Wells Fargo’s stock has lost around 6% year to date, while rival JPMorgan has made around the same percentage in gains. In fact, Wells Fargo’s stock has been undervalued for some time, having lost around 14% over the past year and is not an investor favourite, despite the bank’s ability to withstand a murkier macro environment.
Citigroup: Things Aren’t Looking Up Since Jane Fraser Took Over as CEO
Citigroup has been the worst performer among the top US banks this year. Despite higher-than-expected earnings and the best quarter in around a decade, its shares closed 0.2% lower on the day of the release. Citi recorded a decline of $46.4 billion in deposits in the third quarter.
Revenues grew by 9% to $20.14 billion, exceeding the consensus estimate of $19.27 billion.
Net income rose by 2% to $3.5 billion.
Earnings came in at $1.63 per share, surpassing Wall Street expectations of $1.23 per share.
The bank’s performance has been deteriorating since CEO Jane Fraser took over. The stock has lost roughly 40% since Fraser become CEO in 2021, during which time other US big banks have expanded their market cap. In fact, Citi is the second-worst performing stock (behind Monster) in the S&P 500 index in the past two decades.

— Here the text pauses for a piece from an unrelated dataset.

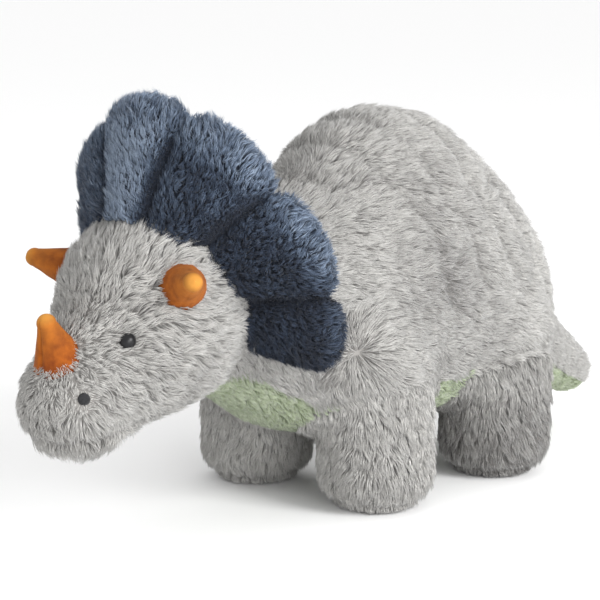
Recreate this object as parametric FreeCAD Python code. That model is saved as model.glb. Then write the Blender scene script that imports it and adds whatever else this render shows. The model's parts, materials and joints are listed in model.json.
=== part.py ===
import FreeCAD, Part
import math
import os
from FreeCAD import Vector

# Stuffed three-horned dinosaur, standing on four legs, in millimetres.
# It faces -Y, its left side is +X and the floor is Z = 0.
# Outer surfaces are the fabric with its pile pressed flat.

# ---- fabric ------------------------------------------------------------------------------
SKIN = 3.0                      # fur fabric with its pressed pile
VELVET = 1.2                    # short velvet of the horns
GAP = 0.5                       # room between two pieces that turn on each other

# ---- torso: (y, half width, lowest z, highest z) of each oval section -----------------------
TORSO_SECTIONS = [
    (-104, 48, 70, 174), (-80, 59, 56, 177), (-50, 71, 48, 192), (-20, 76, 45, 217),
    (10, 76, 45, 231), (40, 76, 45, 230), (70, 77, 45, 220), (100, 74, 47, 200),
    (125, 65, 53, 183), (145, 46, 66, 160), (158, 25, 83, 135), (164, 8, 100, 118),
]
BELLY_PANEL_TOP = 100.0         # highest point of the green panel, at the throat
QUILT_WADDING = 4.0
QUILT_EDGE_Z = 128.0            # the quilted layer stops here on the flanks

# ---- neck -----------------------------------------------------------------------------------
NECK = Vector(0, -118, 130)
NECK_RADIUS = 42.0
NECK_FREE = 6.0                 # the frill keeps this far from the neck

# ---- head: the same four numbers for each section -------------------------------------------
HEAD_SECTIONS = [
    (-247, 6, 82, 98), (-243, 16, 73, 107), (-232, 25, 64, 119), (-218, 29, 62, 139),
    (-200, 37, 66, 166), (-184, 46, 72, 181), (-166, 51, 78, 188), (-148, 50, 82, 187),
    (-132, 47, 84, 182), (-120, 46, 83, 177),
]
CHIN_SEAM = Vector(0, -226, 77)
CHIN_SLOPE = 8.0                # degrees that the chin seam rises towards the neck

# ---- legs -----------------------------------------------------------------------------------
LEG_RADIUS = 33.0
HIP_X, HIP_Z = 48.0, 84.0
FRONT_HIP_Y, HIND_HIP_Y = -26.0, 90.0
FOOT_ROUND = 9.0                # radius of the edge between the sole and the side of a foot
LEG_SWING = 12.0                # degrees, forward and back
LEG_GAP = 1.6                   # room round the ball at the top of a leg
LEG_ROOM = 0.08                 # how much more the torso flares away from a leg than it swings

# ---- tail -----------------------------------------------------------------------------------
TAIL_ROOT = Vector(0, 140, 80)
TAIL_TIP = Vector(0, 234, 40)
TAIL_ROOT_RADIUS, TAIL_TIP_RADIUS = 32.0, 13.0
TAIL_ROOM = (60, 42, 34)        # length, half width and half height of its room in the torso
UNDER_TAIL_DROP = 3.0           # the green panel starts this far below the tail's axis

# ---- face -----------------------------------------------------------------------------------
EYE_RADIUS, EYE_STEM_RADIUS, EYE_STEM_LENGTH = 4.6, 2.0, 13.0
WASHER_RADIUS, WASHER_THICKNESS = 7.0, 1.6
NOSTRIL_RADIUS, NOSTRIL_THICKNESS = 4.2, 1.8
BROW_HORN = dict(base_radius=11.7, tip_radius=4.6, length=36.0)
NOSE_HORN = dict(base_radius=14.0, tip_radius=5.0, length=31.0)

# ---- frill ----------------------------------------------------------------------------------
FRILL_CENTRE_Z = 139.0
FRILL_INNER_RADIUS = 44.0
FRILL_THICKNESS = 11.0
FRILL_EDGE = 4.0                # fabric left round the wadding at the rim
RING_EDGES = (16.5, 50.0, 88.0, 127.0)      # angle of each sewn channel where it meets the head
RIM_EDGES = (16.5, 50.0, 86.0, 112.0)       # angle of the same channel at the rim
NOTCH_RADII = (103.0, 100.0, 97.0, 91.0)    # rim radius at each channel, and at the end
CREST_RADII = (116.0, 109.0, 108.0, 103.0)  # rim radius in the middle of each lobe
STITCH_RADIUS = 0.9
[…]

Fraser announced a restructuring initiative last month, focused on improving Citi’s profitability. The restructuring involves simplifying the bank’s structure, which involves eliminating several layers of middle management. Citi has already announced some high-profile departures as part of the initiative.
Citigroup has enough loss reserves to manage an economic slowdown and even a recession. Also, the bank has divested large noncore businesses, which should reduce capital requirements. Despite this, continued investor caution has sent the stock to extremely depressed levels.
Low lending is likely to continue weighing on the performance of the banking sector, although the big banks seem well positioned for both the fourth quarter and 2024. The Fed’s comments regarding interest rates being higher for longer is certainly not doing them any favours.